[Description of the task] Reproduce precisely the lines between the start of the data below and the line with "socket.default_value = value", both included.

[Supplied information]
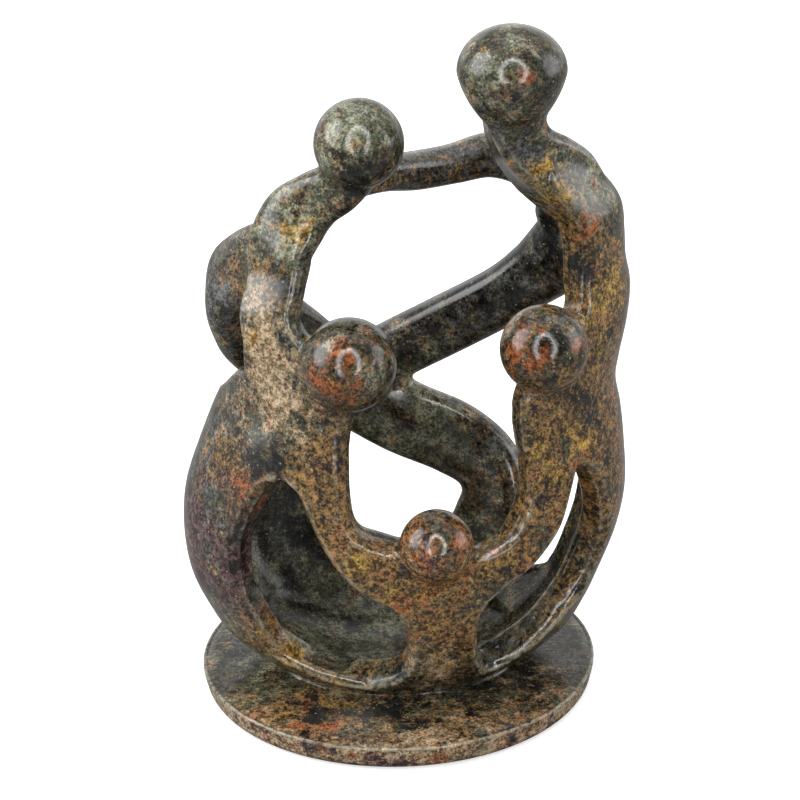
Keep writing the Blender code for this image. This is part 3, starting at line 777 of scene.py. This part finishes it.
def paint_stains(mesh):
    """For each colour, one less the product of what the trace and each bell-shaped stain leave."""
    points, _, _ = read_points(mesh)
    points = points * 1000
    reach = np.hypot(points[:, 0], points[:, 1])
    rim = np.clip((reach - RIM_FROM) / RIM_BLEND, 0, 1) * np.clip(RIM_TOP - points[:, 2], 0, 1)
    for colour, spots in STAINS.items():
        cover, trace = GRAIN[colour][:2]
        left = np.full(len(points), 1 - trace / cover)
        for x, y, z, width, strength in spots:
            far = np.sum((points - (x, y, z)) ** 2, axis=1) / width ** 2
            left *= 1 - strength * np.exp(-FADE * far)
        extra = RIM.get(colour, 0)
        left = left * (1 - extra * rim) if extra > 0 else 1 - (1 - left) * (1 + extra * rim)
        add_layer(mesh, "stain_" + colour, cover * (1 - left))


def paint_edges(mesh):
    """Two layers from the bend: how much painted highlight an outer edge takes, and how much
    painted shade an inner corner takes.
    """
    bend = bend_of(mesh)
    # Painted highlight: pale colour along sharp outer edges, where they would catch the light
    add_layer(mesh, "worn_edge", np.clip((bend - EDGE_HIGHLIGHT_FROM) / EDGE_HIGHLIGHT_SPAN, 0, 1))
    # Painted shade: darker colour in inner corners and creases, where shade falls
    add_layer(mesh, "inner_corner", np.clip((-bend - CORNER_SHADE_FROM) / CORNER_SHADE_SPAN, 0, 1))


class Recipe:
    """Short ways to add nodes to a tree and to join them."""

    def __init__(self, tree):
        self.tree = tree

    def node(self, kind, **settings):
        node = self.tree.nodes.new("ShaderNode" + kind)
        for name, value in settings.items():
            setattr(node, name, value)
        return node

    def feed(self, socket, value):
        if isinstance(value, bpy.types.NodeSocket):
            self.tree.links.new(value, socket)
        else:
            socket.default_value = value

    def maths(self, operation, first, second=0.0, third=0.0):
        node = self.node("Math", operation=operation)
        for socket, value in zip(node.inputs, (first, second, third)):
            self.feed(socket, value)
        return node.outputs[0]

    def along(self, vector, axis):
        """How far a direction goes along an axis: their dot product."""
        node = self.node("VectorMath", operation="DOT_PRODUCT")
        self.feed(node.inputs[0], vector)
        self.feed(node.inputs[1], tuple(axis))
        return node.outputs["Value"]

    def range(self, value, low, high, to_low=0.0, to_high=1.0, smooth=True):
        node = self.node("MapRange")
        node.interpolation_type = "SMOOTHSTEP" if smooth else "LINEAR"
        for name, put_in in (("Value", value), ("From Min", low), ("From Max", high),
                             ("To Min", to_low), ("To Max", to_high)):
            self.feed(node.inputs[name], put_in)
        return node.outputs[0]

    def mix(self, factor, first, second):
        node = self.node("Mix", data_type="RGBA")
        self.feed(node.inputs["Factor"], factor)
        self.feed(node.inputs[6], first)
        self.feed(node.inputs[7], second)
        return node.outputs[2]

    def noise(self, vector, scale, detail, roughness):
        """Three soft noises at one scale, as the three parts of a colour."""
        node = self.node("TexNoise")
        for name, value in (("Vector", vector), ("Scale", scale), ("Detail", detail),
                            ("Roughness", roughness)):
            self.feed(node.inputs[name], value)
        return self.split(node.outputs[1])

    def spots(self, vector, scale, fade, choice):
        """Round spots in the middle of some cells, and a random tone for each cell."""
        node = self.node("TexVoronoi", feature="F1")
        self.feed(node.inputs["Vector"], vector)
        self.feed(node.inputs["Scale"], scale)
        tones = self.split(node.outputs["Color"])
        spot = self.maths("MULTIPLY", self.range(node.outputs["Distance"], *fade),
                          self.range(tones[1], *choice))
        return spot, tones[0]

    def split(self, colour):
        node = self.node("SeparateColor")
        self.feed(node.inputs[0], colour)
        return node.outputs[0], node.outputs[1], node.outputs[2]

    def layer(self, name):
        return self.node("Attribute", attribute_name=name).outputs["Fac"]


def full(colour):
    """A colour with its fourth part, as sockets take it."""
    return (colour[0], colour[1], colour[2], 1.0)


def serpentine(colours):
    """Polished serpentine: stained regions with ragged, granular edges, flecks and fine pits, with
    painted highlight along outer edges and painted shade in inner corners.
    """
    material = bpy.data.materials.new("polished_serpentine")
    material.use_nodes = True
    tree = material.node_tree
    shader = tree.nodes["Principled BSDF"]
    make = Recipe(tree)
    place = make.node("TexCoord").outputs["Object"]
    wide, fine, tiny = [
        [make.range(part, low, high, smooth=False) for part in make.noise(place, *settings)]
        for *settings, low, high in NOISES]
    pit, cell_tone = make.spots(place, *PIT)

    grain = make.maths("MULTIPLY_ADD", fine[1], BODY_SHARES[0],
                       make.maths("MULTIPLY", tiny[0], BODY_SHARES[1]))
    grain = make.maths("MULTIPLY_ADD", cell_tone, BODY_SHARES[2], grain)
    body = make.range(grain, *BODY_SPAN, smooth=False)
    colour = make.mix(body, full(colours.ground_low), full(colours.ground_high))
    for name, (_, _, soft, (a, b, c)) in GRAIN.items():
        level = make.maths("MULTIPLY_ADD", wide[a], LEVEL_SHARES[0],
                           make.maths("MULTIPLY", fine[b], LEVEL_SHARES[1]))
        level = make.maths("MULTIPLY_ADD", tiny[c], LEVEL_SHARES[2], level)
        level = make.range(level, *LEVEL_SPAN, smooth=False)
        shade = make.mix(body, full(getattr(colours, name + "_low")),
                         full(getattr(colours, name + "_high")))
        above = make.maths("SUBTRACT", make.layer("stain_" + name), level)
        colour = make.mix(make.range(above, -soft, soft), colour, shade)

    # Painted highlight: the fleck colour laid along sharp outer edges, broken up by fine noise
    edge_glint = make.maths("MULTIPLY", make.layer("worn_edge"), make.range(fine[0], *EDGE_HIGHLIGHT_BREAKUP))
    for where, strength, over in (
            (make.spots(place, *FLECK)[0], FLECK_STRENGTH, full(colours.fleck_and_glint)),
            (pit, PIT_STRENGTH, full(colours.dark_low)),
            # Painted shade: near black laid into inner corners and creases
            (make.layer("inner_corner"), CORNER_SHADE_STRENGTH, CORNER_SHADE_TONE),
            (edge_glint, EDGE_HIGHLIGHT_STRENGTH, full(colours.fleck_and_glint))):
        colour = make.mix(make.maths("MULTIPLY", where, strength), colour, over)
    make.feed(shader.inputs["Base Color"], colour)

    dull = make.maths("MULTIPLY_ADD", fine[2], DULL_SHARES[0], colours.roughness - 0.05)
    dull = make.maths("MULTIPLY_ADD", tiny[0], DULL_SHARES[1], dull)
    make.feed(shader.inputs["Roughness"], dull)
    shader.inputs["IOR"].default_value = REFRACTION
    relief = make.maths("MULTIPLY_ADD", tiny[1], RELIEF_SHARES[0],
                        make.maths("MULTIPLY", fine[0], RELIEF_SHARES[1]))
    bump = make.node("Bump")
    bump.inputs["Strength"].default_value = RELIEF_STRENGTH
    bump.inputs["Distance"].default_value = RELIEF_DEPTH
    make.feed(bump.inputs["Height"], relief)
    make.feed(shader.inputs["Normal"], bump.outputs[0])
    return material


class FAMILY_OT_carving(bpy.types.Operator):
    """Carve the family and its base as one stone, ease its corners, stain it and polish it"""
    bl_idname = "family.carving"
    bl_label = "Carve the family"

    def execute(self, context):
        sizes = context.scene.carving_sizes
        forms = carve_figure(sizes)
        corners = resolved(put("corners", forms.copy()), sizes.roughing, 1)
        ease_corners(corners, sizes.easing)
        both = bmesh.new()
        both.from_mesh(forms)
        both.from_mesh(corners)
        both.to_mesh(forms)
        both.free()
        eased = resolved(put("eased_figure", forms), sizes.grain, sizes.polishing)
        settle_in_box(eased)
        triangles = 2 * len(eased.polygons)
        figure = put("eased_figure", eased)
        thin = figure.modifiers.new("thin", "DECIMATE")
        thin.ratio = min(1.0, sizes.facets / triangles)
        base = put("turned_base", turned_base(sizes))
        join = figure.modifiers.new("join", "BOOLEAN")
        join.operation = "UNION"
        join.solver = "EXACT"
        join.object = base
        stone = finished(figure, "family_carving")
        drop_slivers(stone)
        bpy.data.objects.remove(figure)
        bpy.data.objects.remove(base)
        stone.materials.clear()
        stone.materials.append(serpentine(context.scene.stone_colours))
        stone.polygons.foreach_set("material_index", np.zeros(len(stone.polygons), np.int32))
        stone.shade_smooth()
        paint_stains(stone)
        # Paints highlight along outer edges and shade in inner corners into the stone's colour
        paint_edges(stone)
        piece = put("family_carving", stone)
        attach(piece, "root")
        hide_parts("family_group")
        return {"FINISHED"}


class FAMILY_OT_studio(bpy.types.Operator):
    """Lay the pale floor, put up the white tent with its ring of light, and place the camera"""
    bl_idname = "family.studio"
    bl_label = "Set up the studio"

    def execute(self, context):
        studio = context.scene.studio_settings
        view = self.place_camera(context, studio)
        self.lay_floor(studio)
        self.light_tent(context, studio, view)
        context.scene.view_settings.view_transform = "Standard"
        return {"FINISHED"}

    def place_camera(self, context, studio):
        """Looks at the middle of the figure from the front, a little from above."""
        target = Vector(TARGET)
        back = Vector((0, -math.cos(studio.elevation), math.sin(studio.elevation)))
        right = Vector((1, 0, 0))
        up = back.cross(right)
        turn = Matrix((right, up, back)).transposed().to_4x4()
        lens = bpy.data.cameras.new("camera")
        lens.sensor_width = 36
        lens.lens = studio.lens
        lens.clip_start = 0.01
        camera = bpy.data.objects.new("camera", lens)
        camera.matrix_world = (Matrix.Translation(target + back * studio.distance) @ turn
                               @ Matrix.Rotation(studio.roll, 4, "Z"))
        context.scene.collection.objects.link(camera)
        context.scene.camera = camera
        return right, up, back

    def lay_floor(self, studio):
        """A wide level square under the base."""
        half = studio.floor_width / 2
        step = np.linspace(-half, half, FLOOR_POINTS)
        x, y = np.meshgrid(step, step, indexing="ij")
        points = np.stack([x, y, 0 * x], -1).reshape(-1, 3)
        index = np.arange(len(points)).reshape(x.shape)
        quads = np.stack([index[:-1, :-1], index[1:, :-1], index[1:, 1:], index[:-1, 1:]], -1)
        mesh = bpy.data.meshes.new("floor")
        mesh.from_pydata(points.tolist(), [], quads.reshape(-1, 4).tolist())
        paint = bpy.data.materials.new("pale_floor")
        paint.use_nodes = True
        shader = paint.node_tree.nodes["Principled BSDF"]
        shader.inputs["Roughness"].default_value = 0.7
        shader.inputs["Emission Color"].default_value = (1, 1, 1, 1)
        make = Recipe(paint.node_tree)
        seen = make.node("LightPath").outputs["Is Camera Ray"]
        make.feed(shader.inputs["Base Color"], make.mix(seen, FLOOR_MIRRORED, FLOOR_SEEN))
        glow = make.maths("MULTIPLY", seen, studio.floor_glow)
        make.feed(shader.inputs["Emission Strength"], glow)
        mesh.materials.append(paint)
        put("floor", mesh)

    def light_tent(self, context, studio, view):
        """White all round, dim towards the lens, with an upright oval ring of light about it.

        The ring is where the angles across and upright, each over its half angle and squared, add
        up to about one.
        """
        world = bpy.data.worlds.new("white_tent")
        context.scene.world = world
        world.use_nodes = True
        tree = world.node_tree
        tree.nodes.clear()
        make = Recipe(tree)
        right, up, back = view
        way = make.node("TexCoord").outputs["Generated"]
        ahead, aside, above, rise = [make.along(way, axis) for axis in (back, right, up, (0, 0, 1))]
        away = make.maths("ARCCOSINE", ahead)
        white = make.range(rise, *TOP_SPAN, studio.wall, studio.top)
        behind = make.range(away, *BACK_SPAN, 0.0, studio.back)
        low = make.range(rise, *LOW_SPAN)
        white = make.maths("MAXIMUM", white, make.maths("MULTIPLY", behind, low))
        for facing, inner, outer, setting in PANELS:
            panel = make.range(make.along(way, facing), math.cos(math.radians(outer)),
                               math.cos(math.radians(inner)), 0.0, getattr(studio, setting))
            white = make.maths("ADD", white, panel)
        open_front = make.range(away, *FRONT_SPAN)
        tent = make.maths("MULTIPLY_ADD", open_front, white, studio.front)
        across = make.maths("ARCTAN2", aside, ahead)
        upright = make.maths("ARCTAN2", above, ahead)
        squares = [make.maths("POWER", make.maths("DIVIDE", angle, half), 2)
                   for angle, half in ((across, RING_ACROSS), (upright, RING_UPRIGHT))]
        oval = make.maths("SQRT", make.maths("ADD", *squares))
        near = make.maths("ABSOLUTE", make.maths("SUBTRACT", oval, 1))
        ring = make.range(near, *RING_FADE, studio.ring, 0.0)
        mirrored = make.node("LightPath").outputs["Is Glossy Ray"]
        ring = make.maths("MULTIPLY", ring, make.maths("MULTIPLY_ADD", mirrored, RING_GAIN, 1.0))
        choose = make.node("MixShader")
        make.feed(choose.inputs[0], make.node("LightPath").outputs["Is Camera Ray"])
        for socket, strength in zip(choose.inputs[1:], (make.maths("ADD", tent, ring), 1.0)):
            shown = make.node("Background")
            shown.inputs["Color"].default_value = (1, 1, 1, 1)
            make.feed(shown.inputs["Strength"], strength)
            make.feed(socket, shown.outputs[0])
        out = make.node("OutputWorld")
        make.feed(out.inputs["Surface"], choose.outputs[0])


class FAMILY_PT_panel(bpy.types.Panel):
    """Lists the steps and the sizes and colours that they use"""
    bl_idname = "FAMILY_PT_panel"
    bl_label = "Stone family group"
    bl_space_type = "VIEW_3D"
    bl_region_type = "UI"
    bl_category = "Family group"

    def draw(self, context):
        layout = self.layout
        layout.operator(FAMILY_OT_carving.bl_idname)
        layout.operator(FAMILY_OT_studio.bl_idname)
        for name in GROUPS:
            group = getattr(context.scene, name)
            box = layout.box()
            for setting in group.__annotations__:
                box.prop(group, setting)


GROUPS = {
    "carving_sizes": CarvingSizes,
    "stone_colours": StoneColours,
    "studio_settings": StudioSettings,
}
CLASSES = (CarvingSizes, StoneColours, StudioSettings, FAMILY_OT_carving, FAMILY_OT_studio,
           FAMILY_PT_panel)


def register():
    for item in CLASSES:
        bpy.utils.register_class(item)
    for name, group in GROUPS.items():
        setattr(bpy.types.Scene, name, PointerProperty(type=group))


def unregister():
    for name in GROUPS:
        delattr(bpy.types.Scene, name)
    for item in reversed(CLASSES):
        bpy.utils.unregister_class(item)


def main():
    register()
    bpy.ops.family.studio()
    bpy.ops.family.carving()


if __name__ == "__main__":
    main()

[Answer to the exercise]
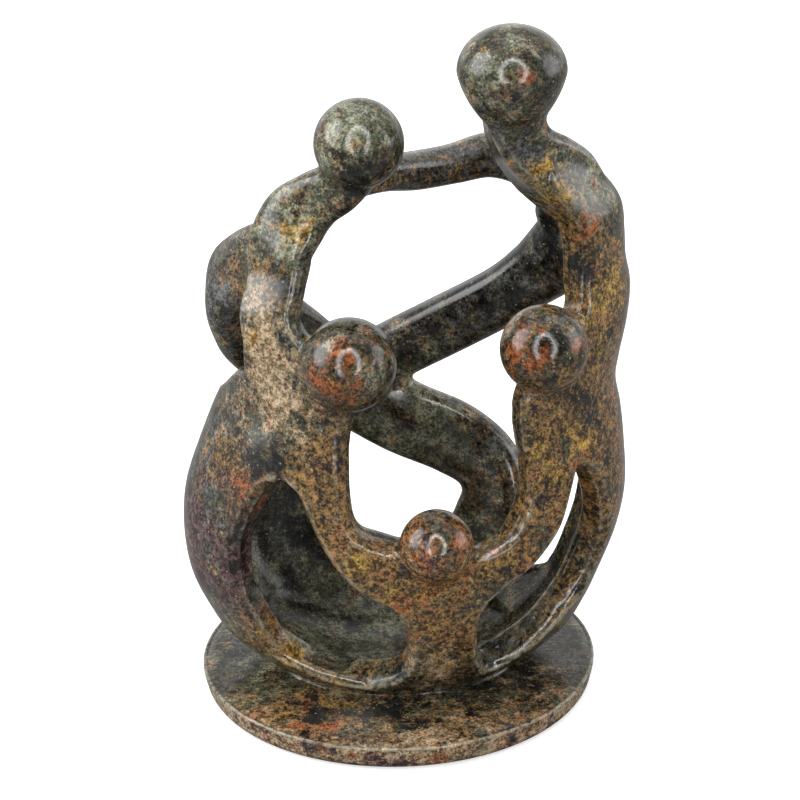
Keep writing the Blender code for this image. This is part 3, starting at line 777 of scene.py. This part finishes it.
def paint_stains(mesh):
    """For each colour, one less the product of what the trace and each bell-shaped stain leave."""
    points, _, _ = read_points(mesh)
    points = points * 1000
    reach = np.hypot(points[:, 0], points[:, 1])
    rim = np.clip((reach - RIM_FROM) / RIM_BLEND, 0, 1) * np.clip(RIM_TOP - points[:, 2], 0, 1)
    for colour, spots in STAINS.items():
        cover, trace = GRAIN[colour][:2]
        left = np.full(len(points), 1 - trace / cover)
        for x, y, z, width, strength in spots:
            far = np.sum((points - (x, y, z)) ** 2, axis=1) / width ** 2
            left *= 1 - strength * np.exp(-FADE * far)
        extra = RIM.get(colour, 0)
        left = left * (1 - extra * rim) if extra > 0 else 1 - (1 - left) * (1 + extra * rim)
        add_layer(mesh, "stain_" + colour, cover * (1 - left))


def paint_edges(mesh):
    """Two layers from the bend: how much painted highlight an outer edge takes, and how much
    painted shade an inner corner takes.
    """
    bend = bend_of(mesh)
    # Painted highlight: pale colour along sharp outer edges, where they would catch the light
    add_layer(mesh, "worn_edge", np.clip((bend - EDGE_HIGHLIGHT_FROM) / EDGE_HIGHLIGHT_SPAN, 0, 1))
    # Painted shade: darker colour in inner corners and creases, where shade falls
    add_layer(mesh, "inner_corner", np.clip((-bend - CORNER_SHADE_FROM) / CORNER_SHADE_SPAN, 0, 1))


class Recipe:
    """Short ways to add nodes to a tree and to join them."""

    def __init__(self, tree):
        self.tree = tree

    def node(self, kind, **settings):
        node = self.tree.nodes.new("ShaderNode" + kind)
        for name, value in settings.items():
            setattr(node, name, value)
        return node

    def feed(self, socket, value):
        if isinstance(value, bpy.types.NodeSocket):
            self.tree.links.new(value, socket)
        else:
            socket.default_value = value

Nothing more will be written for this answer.